Rhycherus is a genus of marine ray-finned fishes belonging to the subfamily Histiophryninae in the family Antennariidae, the frogfishes. The fishes in this genus are endemic to the waters off Australia. This genus is classified in the monogeneric family Rhycheridae, the Balrog frogfishes, by some authorities.

==Taxonomy==
Rhycherus was first proposed as a monospecific genus in 1907 by the Australian ichthyologist James Douglas Ogilby when he described Rhycherus wildii. R. wildii had its type locality given as South Australia, this taxon is now considered to be a junior synonym of Chironectes filamentosus, originally described by François-Louis Laporte, comte de Castelnau in 1872 from St Vincent Gulf in South Australia. Some authorities classify this genus in the subfamily Histiophryninae within the family Antennariidae, while others place it in the monotypic family Rhycheridae. However, the 5th edition of Fishes of the World does not recognise subfamilies within the Antennariidae, instead classifying the family, including this genus, within the suborder Antennarioidei and the order Lophiiformes, the anglerfishes.

==Etymology==
Rhycherus is Greek and means "ragged", an allusion to the shaggy appearance of R. filamentosus.

==Species==
Rhycherus currently has two recognized species classified within it:
- Rhycherus filamentosus Castelnau, 1872 (Tasselled anglerfish)
- Rhycherus gloveri Pietsch, 1984 (Glover's anglerfish)

==Characteristics==
Rhycherus anglerfishes' second and third dorsal spines are not hidden underneath their skin. All of the fin rays in their caudal fin are forked. They have smooth skin with many closely set cutaneous appendages instead of dermal denticles. Their third dorsal spin is mostly free, with only the basal quarter to third connected to the nape by a membrane. The largest species in the genus is R. filamentosus, which has a maximum published total length of 23 cm.
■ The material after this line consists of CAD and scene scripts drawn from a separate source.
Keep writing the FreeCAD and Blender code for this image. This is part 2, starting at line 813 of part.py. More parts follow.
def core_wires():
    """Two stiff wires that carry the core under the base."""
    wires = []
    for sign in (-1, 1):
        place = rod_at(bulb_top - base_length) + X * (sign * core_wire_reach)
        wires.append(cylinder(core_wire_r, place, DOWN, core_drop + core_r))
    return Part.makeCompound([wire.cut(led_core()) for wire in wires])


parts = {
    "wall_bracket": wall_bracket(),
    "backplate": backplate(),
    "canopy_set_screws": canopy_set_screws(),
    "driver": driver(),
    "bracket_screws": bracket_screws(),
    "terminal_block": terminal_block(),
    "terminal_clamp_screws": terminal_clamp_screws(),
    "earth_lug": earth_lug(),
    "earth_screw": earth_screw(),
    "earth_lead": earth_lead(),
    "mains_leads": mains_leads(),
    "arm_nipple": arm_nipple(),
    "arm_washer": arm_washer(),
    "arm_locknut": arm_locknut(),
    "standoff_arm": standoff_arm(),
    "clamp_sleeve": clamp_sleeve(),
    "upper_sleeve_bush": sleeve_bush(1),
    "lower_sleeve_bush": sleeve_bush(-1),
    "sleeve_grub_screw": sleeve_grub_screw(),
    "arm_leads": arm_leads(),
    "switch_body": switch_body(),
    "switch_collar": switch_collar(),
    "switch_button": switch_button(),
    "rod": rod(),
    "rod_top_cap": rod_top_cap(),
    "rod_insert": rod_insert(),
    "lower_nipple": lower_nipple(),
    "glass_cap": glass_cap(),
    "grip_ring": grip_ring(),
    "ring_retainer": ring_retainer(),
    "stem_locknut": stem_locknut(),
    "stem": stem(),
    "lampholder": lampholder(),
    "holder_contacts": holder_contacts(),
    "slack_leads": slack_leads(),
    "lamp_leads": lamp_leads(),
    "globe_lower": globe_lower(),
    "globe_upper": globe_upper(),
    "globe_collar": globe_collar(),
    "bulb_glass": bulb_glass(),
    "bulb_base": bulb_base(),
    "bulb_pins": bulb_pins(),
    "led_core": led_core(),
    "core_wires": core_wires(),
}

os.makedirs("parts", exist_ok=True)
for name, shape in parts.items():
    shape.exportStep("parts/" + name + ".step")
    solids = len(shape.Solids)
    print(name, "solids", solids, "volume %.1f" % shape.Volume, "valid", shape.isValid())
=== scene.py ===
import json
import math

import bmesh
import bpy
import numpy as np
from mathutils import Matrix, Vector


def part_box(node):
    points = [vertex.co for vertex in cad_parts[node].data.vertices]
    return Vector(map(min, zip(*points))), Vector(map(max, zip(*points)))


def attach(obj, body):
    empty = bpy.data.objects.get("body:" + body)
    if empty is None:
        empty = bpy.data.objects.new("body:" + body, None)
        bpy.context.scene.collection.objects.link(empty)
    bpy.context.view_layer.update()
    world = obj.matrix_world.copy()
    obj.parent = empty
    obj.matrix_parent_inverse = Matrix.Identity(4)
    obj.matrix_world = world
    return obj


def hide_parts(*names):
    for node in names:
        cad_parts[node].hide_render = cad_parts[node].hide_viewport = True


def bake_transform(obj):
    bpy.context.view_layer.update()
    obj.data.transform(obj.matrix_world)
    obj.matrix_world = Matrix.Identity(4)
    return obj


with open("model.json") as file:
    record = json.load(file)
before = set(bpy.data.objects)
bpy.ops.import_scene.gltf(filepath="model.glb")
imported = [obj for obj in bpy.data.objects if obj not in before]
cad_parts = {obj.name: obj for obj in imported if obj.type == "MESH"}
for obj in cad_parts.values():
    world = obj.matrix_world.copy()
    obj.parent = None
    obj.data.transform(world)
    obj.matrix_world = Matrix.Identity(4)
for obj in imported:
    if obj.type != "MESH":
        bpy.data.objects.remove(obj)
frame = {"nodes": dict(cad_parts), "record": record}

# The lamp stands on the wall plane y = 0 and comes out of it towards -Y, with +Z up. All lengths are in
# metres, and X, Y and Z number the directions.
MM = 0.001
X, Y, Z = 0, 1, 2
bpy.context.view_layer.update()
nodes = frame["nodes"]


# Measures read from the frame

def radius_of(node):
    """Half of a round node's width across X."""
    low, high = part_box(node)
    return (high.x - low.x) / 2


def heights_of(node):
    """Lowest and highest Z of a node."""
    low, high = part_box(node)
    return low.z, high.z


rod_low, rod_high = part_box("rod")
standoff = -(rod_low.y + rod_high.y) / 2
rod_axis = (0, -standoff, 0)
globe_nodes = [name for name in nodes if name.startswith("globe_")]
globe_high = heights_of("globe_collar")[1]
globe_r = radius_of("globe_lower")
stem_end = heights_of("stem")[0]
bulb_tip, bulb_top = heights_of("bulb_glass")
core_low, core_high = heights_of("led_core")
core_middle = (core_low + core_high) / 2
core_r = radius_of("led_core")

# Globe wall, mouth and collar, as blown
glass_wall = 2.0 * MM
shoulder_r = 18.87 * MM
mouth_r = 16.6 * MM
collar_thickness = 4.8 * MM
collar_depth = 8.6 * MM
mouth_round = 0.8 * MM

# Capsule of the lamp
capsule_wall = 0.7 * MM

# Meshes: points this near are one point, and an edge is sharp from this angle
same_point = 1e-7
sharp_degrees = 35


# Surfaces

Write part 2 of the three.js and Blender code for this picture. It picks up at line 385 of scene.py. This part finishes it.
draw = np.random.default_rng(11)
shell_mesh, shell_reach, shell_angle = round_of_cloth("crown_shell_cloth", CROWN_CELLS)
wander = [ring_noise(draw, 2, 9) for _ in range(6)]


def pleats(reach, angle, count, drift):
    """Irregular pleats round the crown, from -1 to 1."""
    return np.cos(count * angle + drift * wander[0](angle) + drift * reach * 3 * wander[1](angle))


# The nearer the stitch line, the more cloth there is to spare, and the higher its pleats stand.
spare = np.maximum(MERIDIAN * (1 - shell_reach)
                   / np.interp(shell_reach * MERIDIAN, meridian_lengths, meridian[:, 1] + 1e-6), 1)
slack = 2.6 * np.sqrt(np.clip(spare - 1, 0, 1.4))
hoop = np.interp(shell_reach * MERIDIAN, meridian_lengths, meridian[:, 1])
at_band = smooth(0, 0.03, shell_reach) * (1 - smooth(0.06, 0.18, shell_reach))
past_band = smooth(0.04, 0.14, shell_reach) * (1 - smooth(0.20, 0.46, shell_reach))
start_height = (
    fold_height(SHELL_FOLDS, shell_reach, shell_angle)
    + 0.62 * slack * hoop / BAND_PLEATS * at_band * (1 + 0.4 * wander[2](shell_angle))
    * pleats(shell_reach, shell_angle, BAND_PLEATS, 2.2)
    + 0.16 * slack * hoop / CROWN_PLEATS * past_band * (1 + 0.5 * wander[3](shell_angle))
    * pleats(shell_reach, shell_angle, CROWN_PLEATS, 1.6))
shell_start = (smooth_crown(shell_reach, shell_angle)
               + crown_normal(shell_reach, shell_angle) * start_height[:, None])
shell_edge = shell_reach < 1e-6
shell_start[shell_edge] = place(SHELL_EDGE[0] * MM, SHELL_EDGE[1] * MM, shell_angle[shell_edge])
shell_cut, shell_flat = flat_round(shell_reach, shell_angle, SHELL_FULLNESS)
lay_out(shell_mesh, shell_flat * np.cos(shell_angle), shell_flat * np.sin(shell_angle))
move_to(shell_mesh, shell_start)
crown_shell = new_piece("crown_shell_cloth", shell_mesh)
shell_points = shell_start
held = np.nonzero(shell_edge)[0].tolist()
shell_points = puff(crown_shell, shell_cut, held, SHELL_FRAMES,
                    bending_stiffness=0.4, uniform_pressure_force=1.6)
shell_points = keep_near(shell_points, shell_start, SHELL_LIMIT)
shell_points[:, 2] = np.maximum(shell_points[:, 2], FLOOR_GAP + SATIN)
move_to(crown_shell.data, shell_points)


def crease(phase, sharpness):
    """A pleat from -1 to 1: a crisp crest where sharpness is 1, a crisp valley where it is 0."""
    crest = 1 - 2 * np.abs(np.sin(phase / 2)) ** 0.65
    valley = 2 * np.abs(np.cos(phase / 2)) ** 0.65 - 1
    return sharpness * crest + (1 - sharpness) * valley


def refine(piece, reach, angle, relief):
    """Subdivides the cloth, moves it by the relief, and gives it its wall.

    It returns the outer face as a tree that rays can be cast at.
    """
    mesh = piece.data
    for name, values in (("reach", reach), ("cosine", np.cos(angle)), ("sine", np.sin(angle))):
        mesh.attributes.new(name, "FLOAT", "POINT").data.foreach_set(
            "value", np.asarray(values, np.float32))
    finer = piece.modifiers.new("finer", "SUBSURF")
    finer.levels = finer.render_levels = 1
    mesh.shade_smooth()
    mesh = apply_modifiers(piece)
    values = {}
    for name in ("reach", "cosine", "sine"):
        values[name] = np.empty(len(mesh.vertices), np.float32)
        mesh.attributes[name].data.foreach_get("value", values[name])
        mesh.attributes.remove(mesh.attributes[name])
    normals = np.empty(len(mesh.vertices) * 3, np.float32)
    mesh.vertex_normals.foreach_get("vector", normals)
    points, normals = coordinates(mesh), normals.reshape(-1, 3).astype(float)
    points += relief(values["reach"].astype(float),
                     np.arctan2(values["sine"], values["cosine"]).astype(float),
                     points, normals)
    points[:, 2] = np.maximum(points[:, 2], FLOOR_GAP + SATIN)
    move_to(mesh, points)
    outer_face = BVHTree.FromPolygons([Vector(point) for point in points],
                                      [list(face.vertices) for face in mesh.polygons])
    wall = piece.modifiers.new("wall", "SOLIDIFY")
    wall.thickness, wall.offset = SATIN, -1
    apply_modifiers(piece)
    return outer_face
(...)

==Distribution and habitat==
Rhycherus anglerfishes are endemic to Australia. R. filamentosus is found in southeastern Australia while R. gloveri is found in southwestern Australia. Both species of anglerfish occur on algal-covered rocky reefs at depths down to around 150 m.

==Biology==
Rhycherus anglerfish are oviparous. The eggs laid by the females are large, and each egg is adhered to the surface of a rock by a long filament. The male then guards the eggs with his body, protecting him until the offspring emerge. Like other anglerfish, these fish are ambush predators, luring in prey with their illicium or esca.